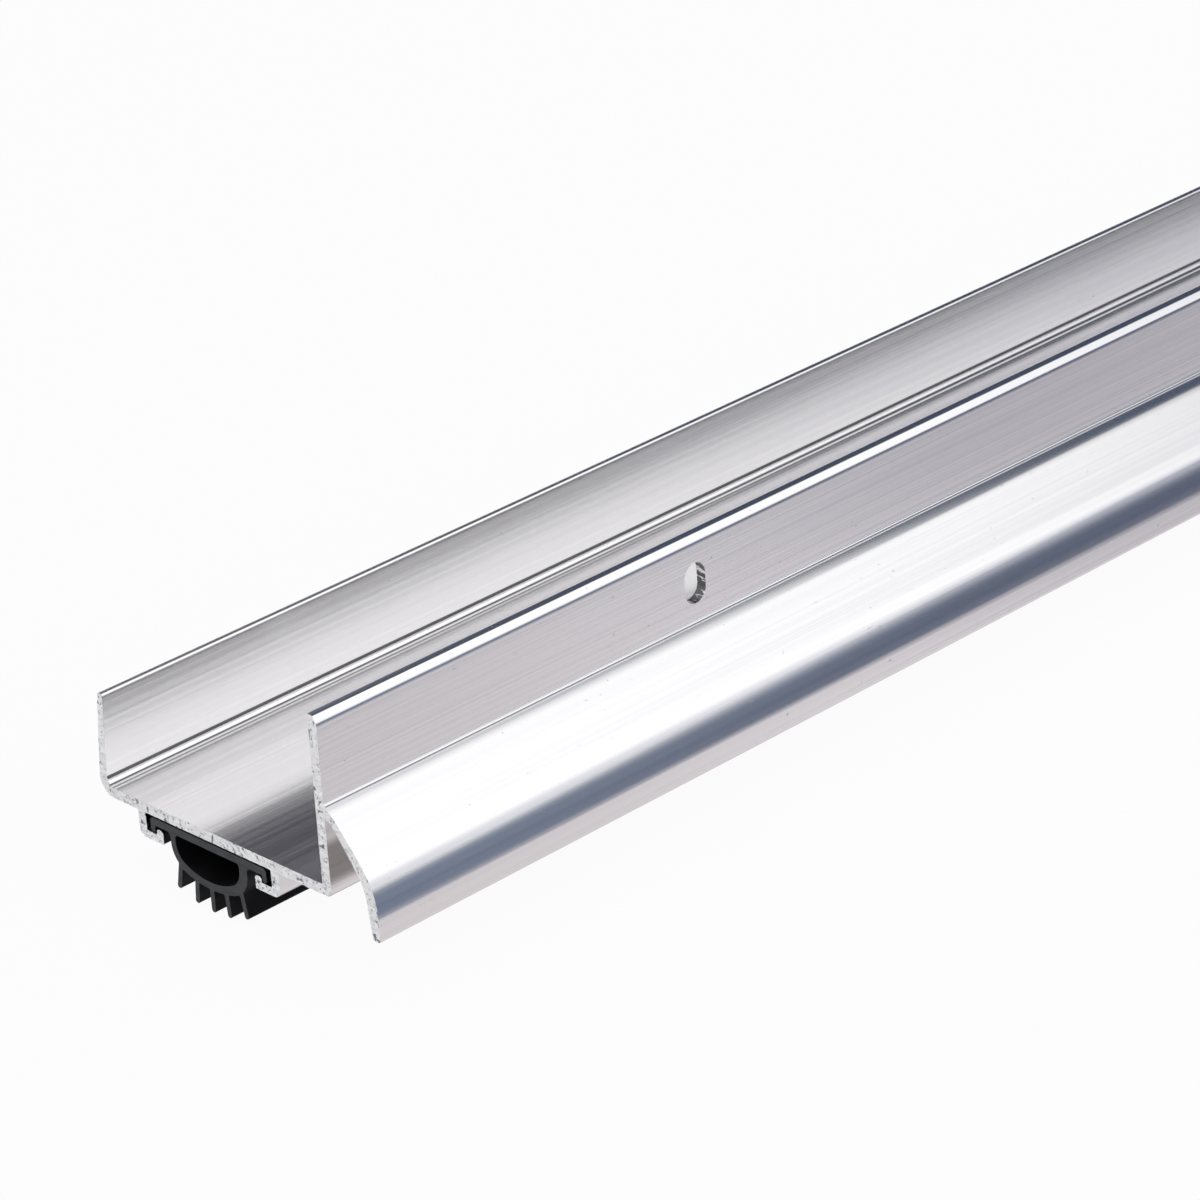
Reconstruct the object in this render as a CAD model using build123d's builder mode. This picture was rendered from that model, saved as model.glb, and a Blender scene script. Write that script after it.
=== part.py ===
"""Door bottom seal: an aluminium channel with a drip cap, and a finned vinyl seal in the track under it.

Every section lies in the YZ plane and runs along X. The front, where the drip cap is, faces -Y.
The origin is at the middle of the channel's floor, on the face that the door stands on.
"""
import os

from build123d import *

# Length of both extrusions, for a door 3 ft wide
length = 914.4

# U channel that wraps the bottom edge of a door 1-3/4 in thick
channel_width = 45.4
web = 1.6
front_height = 26.0
front_wall = 1.7
front_top_flat = 0.08
front_heel_round = 0.9
rear_height = 14.7
rear_wall_top = 1.1
rear_wall_foot = 1.8
rear_toe_in = 1.1
rear_top_round = 0.45
rear_heel_round = 2.8
rear_foot_round = 1.2
edge_round = 0.25
fine_round = 0.12

# Screw slots in the front leg: upright, so that the channel can be set to the threshold
slot_width = 4.2
slot_height = 6.3
slot_rise = 18.5
slot_end_distance = 72.0
slot_count = 4

# Drip cap: a wing that leaves the front leg, bends down twice and ends in a plumb lip. Its upper face
# starts at the root height; its under face has bends of its own, because the wall is thickest at the brow.
cap_root_height = 12.3
cap_knee_reach = 1.6
cap_knee_drop = 0.9
cap_knee_radius = 6.0
cap_reach = 9.3
cap_brow_height = 2.6
cap_brow_radius = 11.7
cap_bottom = -5.3
cap_root_wall = 1.9
cap_lip_wall = 1.4
under_knee_reach = 1.15
under_knee_height = 10.2
under_knee_radius = 1.1
under_brow_reach = 6.95
under_brow_height = 2.5
under_brow_radius = 8.0
cap_root_round = 0.3
cap_end_round = 0.35

# Fine bead along the joint of the drip cap and the leg
cap_bead_radius = 0.35
cap_bead_rise = 0.12

# Track under the floor: two hooks, a little to the rear of the middle
track_offset = 1.4
track_width = 26.5
track_depth = 2.75
hook_wall = 1.6
hook_lip = 1.3
hook_heel_round = 1.2
bead_height = 0.9
bead_width = 1.35
bead_flat = 0.15

# Vinyl seal: a flat head with two down-turned feet, which slides in the track
head_clearance = 0.25
side_clearance = 1.0
foot_clearance = 0.25
head_thickness = 1.2
foot_thickness = 0.9
head_round = 0.7
foot_round = 0.35
neck_round = 0.7

# Hollow bulb under the head, and the space inside it
bulb_width = 16.2
bulb_side = 4.15
bulb_sag = 2.15
bulb_corner = 4.5
bulb_wall = 1.15
bulb_side_wall = 1.35
hollow_shift = 0.3
hollow_top_round = 0.6
hollow_corner = 3.2

# Fins under the bulb, from the middle one outwards: distance of the root from the middle line, how far
# the tip stands outside the root, and how far it hangs below the bulb. The outer fins leave the bulb's
# corners, so they are placed from its sides.
fin_thickness = 0.85
fin_tip_round = 0.35
fin_root_round = 0.3
inner_fin_root = 2.95
outer_fin_inset = 1.75
fins = [
    {"root": 0.0, "splay": 0.0, "drop": 3.55},
    {"root": inner_fin_root, "splay": 0.5, "drop": 3.25},
    {"root": bulb_width / 2 - outer_fin_inset, "splay": 0.85, "drop": 2.15},
]

# Faces that both pieces are measured from
front_inner = -channel_width / 2
front_outer = front_inner - front_wall
rear_inner = channel_width / 2
front_top_round = front_wall - front_top_flat - fine_round
knee = (front_outer - cap_knee_reach, cap_root_height - cap_knee_drop)
brow = (front_outer - cap_reach, cap_brow_height)
under_knee = (front_outer - under_knee_reach, under_knee_height)
under_brow = (front_outer - under_brow_reach, under_brow_height)
lip_top = -web - track_depth
hook_bottom = lip_top - hook_lip
hook_reach = side_clearance + foot_thickness + foot_clearance + bead_width
bead_round = (bead_width - bead_flat) / 2
head_top = -web - head_clearance
head_bottom = head_top - head_thickness
foot_bottom = lip_top + head_clearance
head_half = track_width / 2 - side_clearance
hollow_width = bulb_width - 2 * bulb_side_wall


def corner(sketch, y, z):
    """The corner of the sketch that lies nearest to a point."""
    return sketch.vertices().sort_by_distance((y, z))[0]


# Channel, drip cap and track hooks: one extrusion
with BuildPart() as channel:
    with BuildSketch(Plane.YZ.offset(-length / 2)) as section:
        with BuildLine():
            Polyline(
                (front_outer, -web),
                (front_outer, front_height),
                (front_inner, front_height),
                (front_inner, 0),
                (rear_inner, 0),
                (rear_inner - rear_toe_in, rear_height),
                (rear_inner - rear_toe_in + rear_wall_top, rear_height),
                (rear_inner + rear_wall_foot, -web),
                close=True,
            )
        make_face()

        with BuildLine():
            Polyline(
                (front_inner, cap_root_height),
                (front_outer, cap_root_height),
                knee,
                brow,
                (front_outer - cap_reach, cap_bottom),
                (front_outer - cap_reach + cap_lip_wall, cap_bottom),
                under_brow,
                under_knee,
                (front_outer, cap_root_height - cap_root_wall),
                (front_inner, cap_root_height - cap_root_wall),
                close=True,
            )
        make_face()

        for side in (-1, 1):
            hook_inner = track_offset + side * track_width / 2
            hook_outer = hook_inner + side * hook_wall
            lip_end = hook_inner - side * hook_reach
            bead_back = lip_end + side * bead_width
            with BuildLine():
                Polyline(
                    (hook_inner, -web / 2),
                    (hook_outer, -web / 2),
                    (hook_outer, hook_bottom),
                    (lip_end, hook_bottom),
                    (lip_end, lip_top + bead_height),
                    (bead_back, lip_top + bead_height),
                    (bead_back, lip_top),
                    (hook_inner, lip_top),
                    close=True,
                )
            make_face()
            fillet(corner(section, hook_outer, hook_bottom), hook_heel_round)
            fillet(corner(section, lip_end, hook_bottom), edge_round)
            fillet(corner(section, lip_end, lip_top + bead_height), bead_round)
            fillet(corner(section, bead_back, lip_top + bead_height), bead_round)

        fillet(corner(section, front_outer, front_height), front_top_round)
        fillet(corner(section, front_inner, front_height), fine_round)
        fillet(corner(section, front_outer, -web), front_heel_round)
        fillet(corner(section, rear_inner - rear_toe_in, rear_height), rear_top_round)
        fillet(corner(section, rear_inner - rear_toe_in + rear_wall_top, rear_height), edge_round)
        fillet(corner(section, rear_inner, 0), rear_foot_round)
        fillet(corner(section, rear_inner + rear_wall_foot, -web), rear_heel_round)
        fillet(corner(section, front_outer, cap_root_height - cap_root_wall), cap_root_round)
        fillet(corner(section, *knee), cap_knee_radius)
        fillet(corner(section, *brow), cap_brow_radius)
        fillet(corner(section, front_outer - cap_reach, cap_bottom), cap_end_round)
        fillet(corner(section, front_outer - cap_reach + cap_lip_wall, cap_bottom), cap_end_round)
        fillet(corner(section, *under_brow), under_brow_radius)
        fillet(corner(section, *under_knee), under_knee_radius)
        with Locations((front_outer, cap_root_height + cap_bead_rise)):
            Circle(cap_bead_radius)
    extrude(amount=length)

    slot_span = length - 2 * slot_end_distance
    with BuildSketch(Plane.XZ.offset(-front_inner)):
        with Locations((0, slot_rise)):
            with GridLocations(slot_span / (slot_count - 1), 0, slot_count, 1):
                SlotOverall(slot_height, slot_width, rotation=90)
    extrude(amount=front_wall, mode=Mode.SUBTRACT)

# Vinyl seal: head, feet, bulb and fins in one extrusion, cut flush with the channel
with BuildPart() as vinyl_seal:
    with BuildSketch(Plane.YZ.offset(-length / 2)) as section:
        with BuildLine():
            Polyline(
                (track_offset - head_half, head_top),
                (track_offset + head_half, head_top),
                (track_offset + head_half, foot_bottom),
                (track_offset + head_half - foot_thickness, foot_bottom),
                (track_offset + head_half - foot_thickness, head_bottom),
                (track_offset - head_half + foot_thickness, head_bottom),
                (track_offset - head_half + foot_thickness, foot_bottom),
                (track_offset - head_half, foot_bottom),
                close=True,
            )
        make_face()
        for side in (-1, 1):
            foot_outer = track_offset + side * head_half
            fillet(corner(section, foot_outer, head_top), head_round)
            fillet(corner(section, foot_outer, foot_bottom), foot_round)
            fillet(corner(section, foot_outer - side * foot_thickness, foot_bottom), foot_round)
            fillet(corner(section, foot_outer - side * foot_thickness, head_bottom), foot_round)

        bulb_shoulder = head_bottom - bulb_side
        bulb_bottom = bulb_shoulder - bulb_sag
        with BuildLine():
            Polyline(
                (track_offset - bulb_width / 2, bulb_shoulder),
                (track_offset - bulb_width / 2, head_bottom),
                (track_offset + bulb_width / 2, head_bottom),
                (track_offset + bulb_width / 2, bulb_shoulder),
            )
            ThreePointArc(
                (track_offset + bulb_width / 2, bulb_shoulder),
                (track_offset, bulb_bottom),
                (track_offset - bulb_width / 2, bulb_shoulder),
            )
        make_face()
        for side in (-1, 1):
            bulb_face = track_offset + side * bulb_width / 2
            fillet(corner(section, bulb_face, bulb_shoulder), bulb_corner)
            fillet(corner(section, bulb_face, head_bottom), neck_round)

        # The fins start inside the bulb, and the hollow cuts their roots off afterwards
        for fin in fins:
            for side in (-1, 1) if fin["root"] else (1,):
                root = (track_offset + side * fin["root"], bulb_shoulder)
                tip = (root[0] + side * fin["splay"], bulb_bottom - fin["drop"])
                with BuildLine() as fin_line:
                    Line(root, tip)
                trace(fin_line.line, line_width=fin_thickness)
                for edge in (-1, 1):
                    fillet(corner(section, tip[0] + edge * fin_thickness / 2, tip[1]), fin_tip_round)
        flanks = section.edges().filter_by(GeomType.LINE).filter_by(lambda edge: edge.length > fin_thickness)
        fin_flanks = flanks.filter_by(lambda edge: edge.center().Y < bulb_shoulder)
        fillet([edge.vertices().sort_by(Axis.Y)[-1] for edge in fin_flanks], fin_root_round)

        hollow_middle = track_offset + hollow_shift
        with BuildLine():
            Polyline(
                (hollow_middle - hollow_width / 2, bulb_shoulder + bulb_wall),
                (hollow_middle - hollow_width / 2, head_bottom),
                (hollow_middle + hollow_width / 2, head_bottom),
                (hollow_middle + hollow_width / 2, bulb_shoulder + bulb_wall),
            )
            ThreePointArc(
                (hollow_middle + hollow_width / 2, bulb_shoulder + bulb_wall),
                (hollow_middle, bulb_bottom + bulb_wall),
                (hollow_middle - hollow_width / 2, bulb_shoulder + bulb_wall),
            )
        make_face(mode=Mode.SUBTRACT)
        for side in (-1, 1):
            hollow_face = hollow_middle + side * hollow_width / 2
            fillet(corner(section, hollow_face, head_bottom), hollow_top_round)
            fillet(corner(section, hollow_face, bulb_shoulder + bulb_wall), hollow_corner)
    extrude(amount=length)

channel.part.label = "channel"
vinyl_seal.part.label = "vinyl_seal"

os.makedirs("parts", exist_ok=True)
export_step(channel.part, "parts/channel.step")
export_step(vinyl_seal.part, "parts/vinyl_seal.step")
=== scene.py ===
"""Door bottom seal: mill-finish aluminium channel with a drip cap, and a black vinyl seal in its track."""
import math

import bmesh
import bpy
from mathutils import Matrix, Vector, noise


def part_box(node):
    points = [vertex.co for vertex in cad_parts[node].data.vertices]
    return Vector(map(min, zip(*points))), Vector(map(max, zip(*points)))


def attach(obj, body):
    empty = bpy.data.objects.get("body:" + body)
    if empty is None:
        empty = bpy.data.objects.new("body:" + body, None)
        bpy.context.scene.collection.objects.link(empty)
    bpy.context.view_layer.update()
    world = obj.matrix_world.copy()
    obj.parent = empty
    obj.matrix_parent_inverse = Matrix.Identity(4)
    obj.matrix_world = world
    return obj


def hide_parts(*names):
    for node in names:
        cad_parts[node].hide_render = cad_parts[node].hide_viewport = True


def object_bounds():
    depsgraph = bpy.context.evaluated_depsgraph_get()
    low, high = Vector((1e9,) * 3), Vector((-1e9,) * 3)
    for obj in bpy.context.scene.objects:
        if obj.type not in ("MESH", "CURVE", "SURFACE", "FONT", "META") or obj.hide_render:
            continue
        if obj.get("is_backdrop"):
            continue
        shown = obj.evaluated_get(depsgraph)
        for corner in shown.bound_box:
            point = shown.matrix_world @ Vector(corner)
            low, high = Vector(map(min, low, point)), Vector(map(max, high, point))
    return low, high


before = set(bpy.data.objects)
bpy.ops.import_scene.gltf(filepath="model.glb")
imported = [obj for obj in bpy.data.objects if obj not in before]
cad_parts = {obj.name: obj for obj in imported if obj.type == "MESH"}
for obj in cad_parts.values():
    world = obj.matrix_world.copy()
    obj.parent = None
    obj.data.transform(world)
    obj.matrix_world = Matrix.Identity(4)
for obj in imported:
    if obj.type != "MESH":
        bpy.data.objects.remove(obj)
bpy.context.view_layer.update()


# Channel.
# One aluminium extrusion that wraps the bottom of the door, with a drip cap on its taller front leg and
# two hooks underneath for the seal. It is left as it came from the die, and sawn to length.
MM = 0.001
NEAR_END, FAR_END = (corner.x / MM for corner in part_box("channel"))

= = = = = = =

Output exactly those lines that lie from the line with "hollow_face, head_bottom), hollow_top_round)" through the line with "obj.matrix_parent_inverse = Matrix.Identity(4)", with both of those lines included.

*OUTPUT OF THE TASK:*
            fillet(corner(section, hollow_face, head_bottom), hollow_top_round)
            fillet(corner(section, hollow_face, bulb_shoulder + bulb_wall), hollow_corner)
    extrude(amount=length)

channel.part.label = "channel"
vinyl_seal.part.label = "vinyl_seal"

os.makedirs("parts", exist_ok=True)
export_step(channel.part, "parts/channel.step")
export_step(vinyl_seal.part, "parts/vinyl_seal.step")
=== scene.py ===
"""Door bottom seal: mill-finish aluminium channel with a drip cap, and a black vinyl seal in its track."""
import math

import bmesh
import bpy
from mathutils import Matrix, Vector, noise


def part_box(node):
    points = [vertex.co for vertex in cad_parts[node].data.vertices]
    return Vector(map(min, zip(*points))), Vector(map(max, zip(*points)))


def attach(obj, body):
    empty = bpy.data.objects.get("body:" + body)
    if empty is None:
        empty = bpy.data.objects.new("body:" + body, None)
        bpy.context.scene.collection.objects.link(empty)
    bpy.context.view_layer.update()
    world = obj.matrix_world.copy()
    obj.parent = empty
    obj.matrix_parent_inverse = Matrix.Identity(4)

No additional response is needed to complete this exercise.